The joint venture will serve as a launching pad for other projects that seek to operate MaaS in Israel. The three companies “will use New Mobility in Israel to serve as a global beta site for testing the Mobility-as-a-Service model using autonomous electric vehicles,” they said.
The project will start in early 2019 and will “roll out in phases and grow quickly from several dozen to hundreds of self-driving electric vehicles,” aiming for commercialization by 2022.
Professor Amnon Shashua, Mobileye’s CEO and senior vice president at Intel, said the companies “are delighted to embark on a joint venture with a world-leading automotive OEM, aimed at delivering a transformational mobility service. Our service aims to intelligently and dynamically adapt to the urban mobility needs of the 21st Century, catering to the mobility-mileage demands within the city while minimizing the direct/indirect incurred societal costs – air/noise pollution, congestion, and safety.”
An Intel spokesperson told the Verge that “this is not a pilot project,“ and that it would be “the first of its kind targeting Level 4/5 commercial MaaS,” in reference to the top levels of autonomous driving where the vehicle is near-fully or fully autonomous.
“We firmly believe that self-driving electric vehicles will offer Israel and cities around the world safe, clean and emission-free mobility, which is accessible and convenient,” said Dr. Herbert Diess, CEO of the Volkswagen Group.
“Champion Motors is investing in autotech and smart mobility in order to continue providing the Israeli customers with the best and most advanced products and services in this area,” said Professor Itzhak Swary, chairman of the board of directors at Champion Motors. “We are proud to partner with Volkswagen and Mobileye and strengthen our collaboration through this pioneering project, which positions Israel at the spearhead of innovation.”

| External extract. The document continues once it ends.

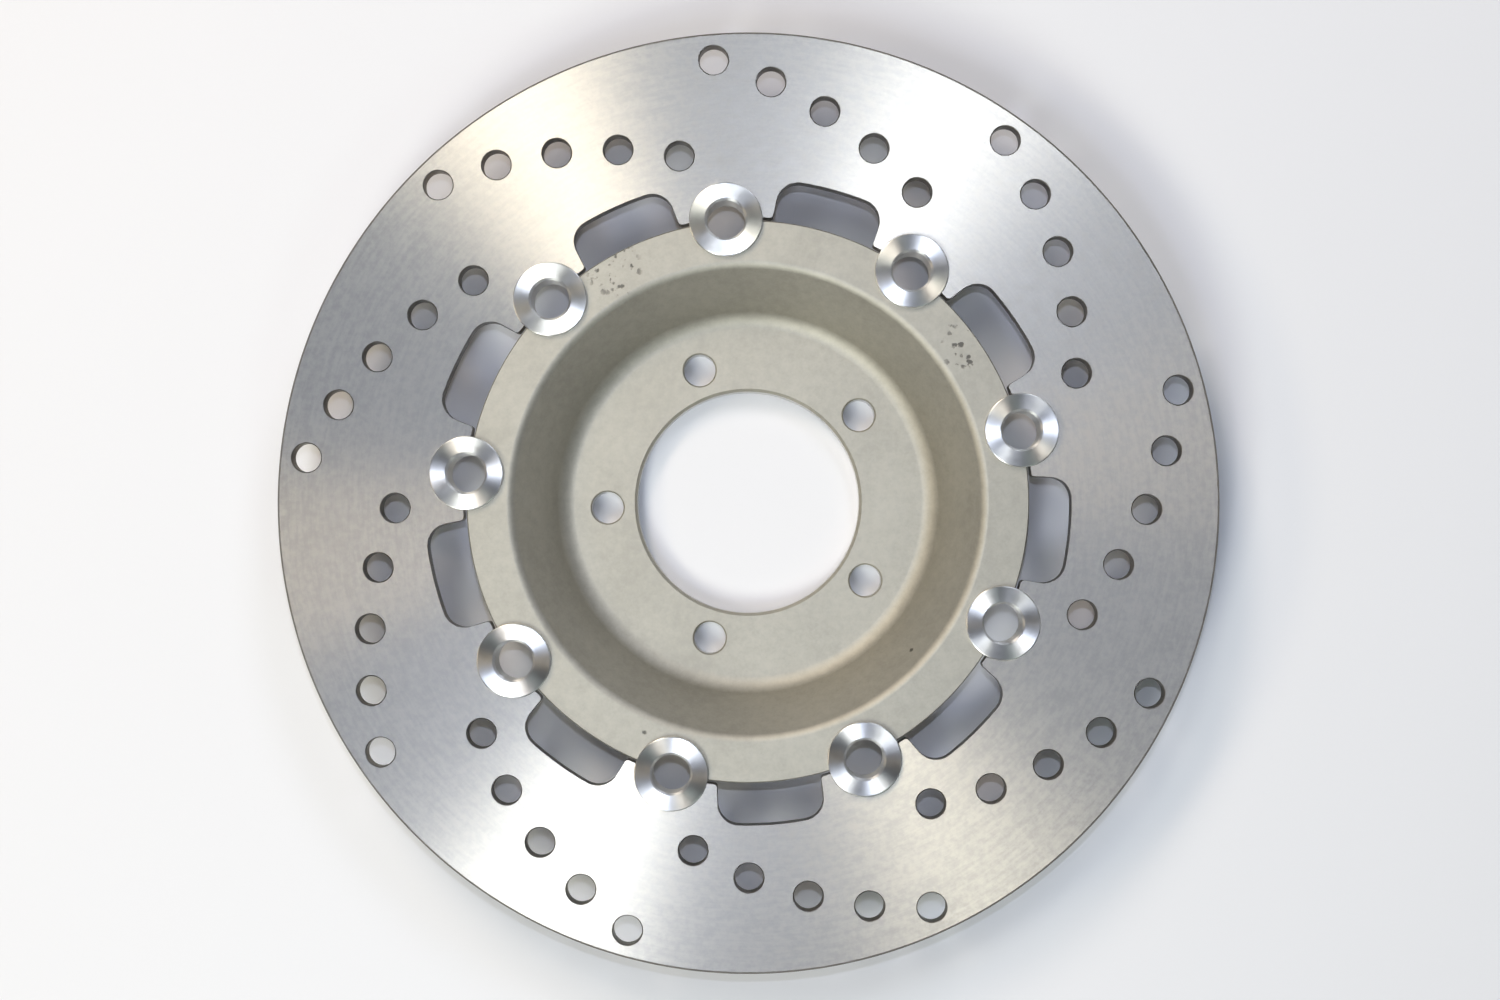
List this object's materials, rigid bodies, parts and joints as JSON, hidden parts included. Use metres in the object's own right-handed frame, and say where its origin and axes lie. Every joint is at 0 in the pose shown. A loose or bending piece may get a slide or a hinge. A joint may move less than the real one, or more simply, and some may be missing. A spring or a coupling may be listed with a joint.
{
  "type": "brake disc rotor",
  "caption": "Floating motorcycle brake disc: a drilled steel ring with inner lugs, hung by flanged drive buttons on a dished cast-aluminium carrier with a spigot bore and a bolt circle.",
  "frame": {"origin": "centre of the carrier's hub face, the lowest point of the disc", "axes": "+Z along the wheel axle, out of the dish's mouth, towards the face that the buttons' flanges are on"},
  "size_m": [0.26, 0.26, 0.0264],
  "materials": {
    "ring_steel": "ground flat, fine grain around the axis",
    "carrier_casting": "matt shot-blasted casting",
    "button_steel": "bright turned face",
    "washer_steel": "zinc plated",
    "spring_steel": "oiled spring steel",
    "clip_steel": "phosphated spring steel"
  },
  "bodies": {
    "carrier": {"carrier": "carrier_casting"},
    "ring": {"brake_ring": "ring_steel"},
    "button_1": {"drive_button_1": "button_steel", "wave_washer_1": "spring_steel", "flat_washer_1": "washer_steel", "retaining_clip_1": "clip_steel"},
    "button_2": {"drive_button_2": "button_steel", "wave_washer_2": "spring_steel", "flat_washer_2": "washer_steel", "retaining_clip_2": "clip_steel"},
    "button_3": {"drive_button_3": "button_steel", "wave_washer_3": "spring_steel", "flat_washer_3": "washer_steel", "retaining_clip_3": "clip_steel"},
    "button_4": {"drive_button_4": "button_steel", "wave_washer_4": "spring_steel", "flat_washer_4": "washer_steel", "retaining_clip_4": "clip_steel"},
    "button_5": {"drive_button_5": "button_steel", "wave_washer_5": "spring_steel", "flat_washer_5": "washer_steel", "retaining_clip_5": "clip_steel"},
    "button_6": {"drive_button_6": "button_steel", "wave_washer_6": "spring_steel", "flat_washer_6": "washer_steel", "retaining_clip_6": "clip_steel"},
    "button_7": {"drive_button_7": "button_steel", "wave_washer_7": "spring_steel", "flat_washer_7": "washer_steel", "retaining_clip_7": "clip_steel"},
    "button_8": {"drive_button_8": "button_steel", "wave_washer_8": "spring_steel", "flat_washer_8": "washer_steel", "retaining_clip_8": "clip_steel"},
    "button_9": {"drive_button_9": "button_steel", "wave_washer_9": "spring_steel", "flat_washer_9": "washer_steel", "retaining_clip_9": "clip_steel"}
  },
  "joints": [
    {"name": "ring_float", "type": "slide", "parent": "carrier", "child": "ring", "axis": [0, 0, 1], "range_m": [-0.0003, 0], "stiffness_N_per_m": 100000, "springref_m": 0.0005, "deforming": ["wave_washer_1", "wave_washer_2", "wave_washer_3", "wave_washer_4", "wave_washer_5", "wave_washer_6", "wave_washer_7", "wave_washer_8", "wave_washer_9"]},
    {"name": "button_1_spin", "type": "hinge", "parent": "carrier", "child": "button_1", "pos_m": [-0.00598, 0.07772, 0.025], "axis": [0, 0, 1], "continuous": true},
    {"name": "button_2_spin", "type": "hinge", "parent": "carrier", "child": "button_2", "pos_m": [-0.05454, 0.05569, 0.025], "axis": [0, 0, 1], "continuous": true},
    {"name": "button_3_spin", "type": "hinge", "parent": "carrier", "child": "button_3", "pos_m": [-0.07758, 0.00761, 0.025], "axis": [0, 0, 1], "continuous": true},
    {"name": "button_4_spin", "type": "hinge", "parent": "carrier", "child": "button_4", "pos_m": [-0.06432, -0.04404, 0.025], "axis": [0, 0, 1], "continuous": true},
    {"name": "button_5_spin", "type": "hinge", "parent": "carrier", "child": "button_5", "pos_m": [-0.02096, -0.07508, 0.025], "axis": [0, 0, 1], "continuous": true},
    {"name": "button_6_spin", "type": "hinge", "parent": "carrier", "child": "button_6", "pos_m": [0.0322, -0.07099, 0.025], "axis": [0, 0, 1], "continuous": true},
    {"name": "button_7_spin", "type": "hinge", "parent": "carrier", "child": "button_7", "pos_m": [0.0703, -0.03368, 0.025], "axis": [0, 0, 1], "continuous": true},
    {"name": "button_8_spin", "type": "hinge", "parent": "carrier", "child": "button_8", "pos_m": [0.0755, 0.01939, 0.025], "axis": [0, 0, 1], "continuous": true},
    {"name": "button_9_spin", "type": "hinge", "parent": "carrier", "child": "button_9", "pos_m": [0.04538, 0.06338, 0.025], "axis": [0, 0, 1], "continuous": true}
  ]
}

Mobileye and Intel are part of another significant autonomous vehicle project with BMW Group, since 2016, to make self-driving cars at Level 3 (highly automated driving) and Level 4/5 (fully automated driving) a reality by 2021. In 2017, the three companies signed an agreement with Fiat Chrysler Automobiles (FCA) to be the first automaker to join them in the venture. And earlier this year, Israeli sensor company Innoviz Technologies announced it would begin supplying BMW Group with LiDAR (Light Detection and Ranging) remote sensing technology for its autonomous vehicle production, as part of the effort.
The Intel spokesperson said the separate partnerships are significantly different. “In the case of New Mobility in Israel with VW, we are forming a joint venture AND providing a turn-key AV Kit that will be retrofitted into existing VW cars. In the case of BMW, we are working with a company to design [autonomous driving] solutions that will be customized for future Level 4-Level 5] BMW AVs.”

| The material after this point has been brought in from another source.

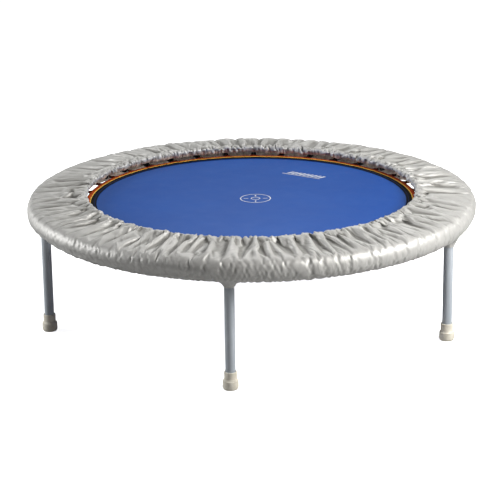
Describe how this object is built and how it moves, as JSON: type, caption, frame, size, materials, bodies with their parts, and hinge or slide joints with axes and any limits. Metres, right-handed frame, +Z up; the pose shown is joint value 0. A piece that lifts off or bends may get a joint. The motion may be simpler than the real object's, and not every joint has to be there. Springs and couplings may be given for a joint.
{
  "type": "mini trampoline",
  "caption": "Round mini trampoline: sprung mat in a padded tubular steel ring, on screw-in tubular legs with rubber feet.",
  "frame": {"origin": "centre of the ring, on the floor plane that the feet stand on", "axes": "+Z up along the ring's axis; -Y is the front, the side the picture was taken from; +X to the right"},
  "size_m": [1.04, 1.04, 0.31],
  "materials": {
    "powder_coated_steel": "satin",
    "zinc_stud": "satin",
    "spring_wire": "satin",
    "foot_rubber": "matte",
    "mat_fabric": "matte",
    "edge_webbing": "matte",
    "foam": "matte",
    "silver_cover": "satin"
  },
  "bodies": {
    "frame": {"frame_ring": "powder_coated_steel", "foam_rim_pad": "foam", "cover_top_panel": "silver_cover", "cover_skirt": "silver_cover", "spring_01": "spring_wire", "spring_02": "spring_wire", "spring_03": "spring_wire", "spring_04": "spring_wire", "spring_05": "spring_wire", "spring_06": "spring_wire", "spring_07": "spring_wire", "spring_08": "spring_wire", "spring_09": "spring_wire", "spring_10": "spring_wire", "spring_11": "spring_wire", "spring_12": "spring_wire", "spring_13": "spring_wire", "spring_14": "spring_wire", "spring_15": "spring_wire", "spring_16": "spring_wire", "spring_17": "spring_wire", "spring_18": "spring_wire", "spring_19": "spring_wire", "spring_20": "spring_wire", "spring_21": "spring_wire", "spring_22": "spring_wire", "spring_23": "spring_wire", "spring_24": "spring_wire", "spring_25": "spring_wire", "spring_26": "spring_wire", "spring_27": "spring_wire", "spring_28": "spring_wire", "spring_29": "spring_wire", "spring_30": "spring_wire", "spring_31": "spring_wire", "spring_32": "spring_wire", "spring_33": "spring_wire", "spring_34": "spring_wire", "spring_35": "spring_wire", "spring_36": "spring_wire"},
    "mat": {"jumping_mat": "mat_fabric", "mat_edge_band": "edge_webbing"},
    "leg_1_carrier": {"leg_1_foot": "foot_rubber"},
    "leg_1": {"leg_1_tube": "powder_coated_steel", "leg_1_stud": "zinc_stud"},
    "leg_2_carrier": {"leg_2_foot": "foot_rubber"},
    "leg_2": {"leg_2_tube": "powder_coated_steel", "leg_2_stud": "zinc_stud"},
    "leg_3_carrier": {"leg_3_foot": "foot_rubber"},
    "leg_3": {"leg_3_tube": "powder_coated_steel", "leg_3_stud": "zinc_stud"},
    "leg_4_carrier": {"leg_4_foot": "foot_rubber"},
    "leg_4": {"leg_4_tube": "powder_coated_steel", "leg_4_stud": "zinc_stud"},
    "leg_5_carrier": {"leg_5_foot": "foot_rubber"},
    "leg_5": {"leg_5_tube": "powder_coated_steel", "leg_5_stud": "zinc_stud"}
  },
  "joints": [
    {"name": "mat_bounce", "type": "slide", "parent": "frame", "child": "mat", "axis": [0, 0, 1], "range_m": [-0.09, 0], "stiffness_N_per_m": 8000, "deforming": ["spring_01", "spring_02", "spring_03", "spring_04", "spring_05", "spring_06", "spring_07", "spring_08", "spring_09", "spring_10", "spring_11", "spring_12", "spring_13", "spring_14", "spring_15", "spring_16", "spring_17", "spring_18", "spring_19", "spring_20", "spring_21", "spring_22", "spring_23", "spring_24", "spring_25", "spring_26", "spring_27", "spring_28", "spring_29", "spring_30", "spring_31", "spring_32", "spring_33", "spring_34", "spring_35", "spring_36"]},
    {"name": "leg_1_travel", "type": "slide", "parent": "frame", "child": "leg_1_carrier", "axis": [0, 0, 1], "range_m": [-0.018, 0]},
    {"name": "leg_1_turn", "type": "hinge", "parent": "leg_1_carrier", "child": "leg_1", "pos_m": [-0.04871, -0.47953, 0.232], "axis": [0, 0, 1], "range_deg": [-3240, 0]},
    {"name": "leg_2_travel", "type": "slide", "parent": "frame", "child": "leg_2_carrier", "axis": [0, 0, 1], "range_m": [-0.018, 0]},
    {"name": "leg_2_turn", "type": "hinge", "parent": "leg_2_carrier", "child": "leg_2", "pos_m": [0.44101, -0.19451, 0.232], "axis": [0, 0, 1], "range_deg": [-3240, 0]},
    {"name": "leg_3_travel", "type": "slide", "parent": "frame", "child": "leg_3_carrier", "axis": [0, 0, 1], "range_m": [-0.018, 0]},
    {"name": "leg_3_turn", "type": "hinge", "parent": "leg_3_carrier", "child": "leg_3", "pos_m": [0.32127, 0.35932, 0.232], "axis": [0, 0, 1], "range_deg": [-3240, 0]},
    {"name": "leg_4_travel", "type": "slide", "parent": "frame", "child": "leg_4_carrier", "axis": [0, 0, 1], "range_m": [-0.018, 0]},
    {"name": "leg_4_turn", "type": "hinge", "parent": "leg_4_carrier", "child": "leg_4", "pos_m": [-0.24246, 0.41658, 0.232], "axis": [0, 0, 1], "range_deg": [-3240, 0]},
    {"name": "leg_5_travel", "type": "slide", "parent": "frame", "child": "leg_5_carrier", "axis": [0, 0, 1], "range_m": [-0.018, 0]},
    {"name": "leg_5_turn", "type": "hinge", "parent": "leg_5_carrier", "child": "leg_5", "pos_m": [-0.47111, -0.10186, 0.232], "axis": [0, 0, 1], "range_deg": [-3240, 0]}
  ],
  "couplings": [
    {"joint": "leg_1_travel", "follows": "leg_1_turn", "m_per_rad": 0.0003183},
    {"joint": "leg_2_travel", "follows": "leg_2_turn", "m_per_rad": 0.0003183},
    {"joint": "leg_3_travel", "follows": "leg_3_turn", "m_per_rad": 0.0003183},
    {"joint": "leg_4_travel", "follows": "leg_4_turn", "m_per_rad": 0.0003183},
    {"joint": "leg_5_travel", "follows": "leg_5_turn", "m_per_rad": 0.0003183}
  ]
}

Israel as a leader in autonomous driving tech
Speaking at the Smart Mobility Summit on Monday, Israeli Prime Minister Benjamin Netanyahu applauded the local automotive tech ecosystem for its growth and offerings, saying Israel has “become one of the two or three great centers of this [automotive] new technology in the world because it’s all about big data, connectivity and AI and the nexus of the three.”
The premier joked that Israel had at first attempted to become a car manufacturer, launching the Susita (“little horse” in Hebrew), which had the habit of stopping suddenly or falling apart. “Of course, we failed miserably. We couldn’t compete in scale not on chassis or engines or tires,” he said, so Israel turned to technology and now that the car has become “a computer on wheels,” Israel can compete.
There are between 400-500 Israeli companies in the auto tech arena currently, according to OurCrowd and Start-Up Nation Central data. These include startups in sensor technologies, cybersecurity, safety tech, mobility apps, 3D imaging and other related fields.
This year has been big for the Israeli auto tech industry, with recent headlines announcing new partnerships, strategic alliances, investments or buyouts between Israeli companies and global car manufacturers. Hyundai Motor recently launched a new strategic partnership with Israeli company Autotalks to develop a next generation chipset for connected cars. Chinese tech giant Baidu announced it was teaming with Intel to integrate Jerusalem-based Mobileye tech into its autonomous vehicle platform.
Other companies making headlines have included Aurora Labs, creators of the predictive maintenance solution for future-proof automotive software; Innoviz Technologies; and Cognata’s automotive simulation platform. Moreover, venture capital firm Maniv Mobility, which specializes in the growth of early-stage Israeli auto-tech startups, announced a new $80 million fund for the sector this summer.
“Vehicles haven’t changed that much for 100 years and now they’re starting to change a lot,” says Olaf Sakkers, an investor in automotive tech companies at Maniv Mobility. “Many components being developed for computers and smartphones are now being applied into vehicles: really good processing, computer chips that are cheap and scalable, cybersecurity technologies, big data analysis, cloud computing.
“There’s a long list of different kinds of technologies which fit under the digitization of transportation and there are only really two ecosystems globally that are deeply involved in this: Silicon Valley and Israel,” he told NoCamels this summer.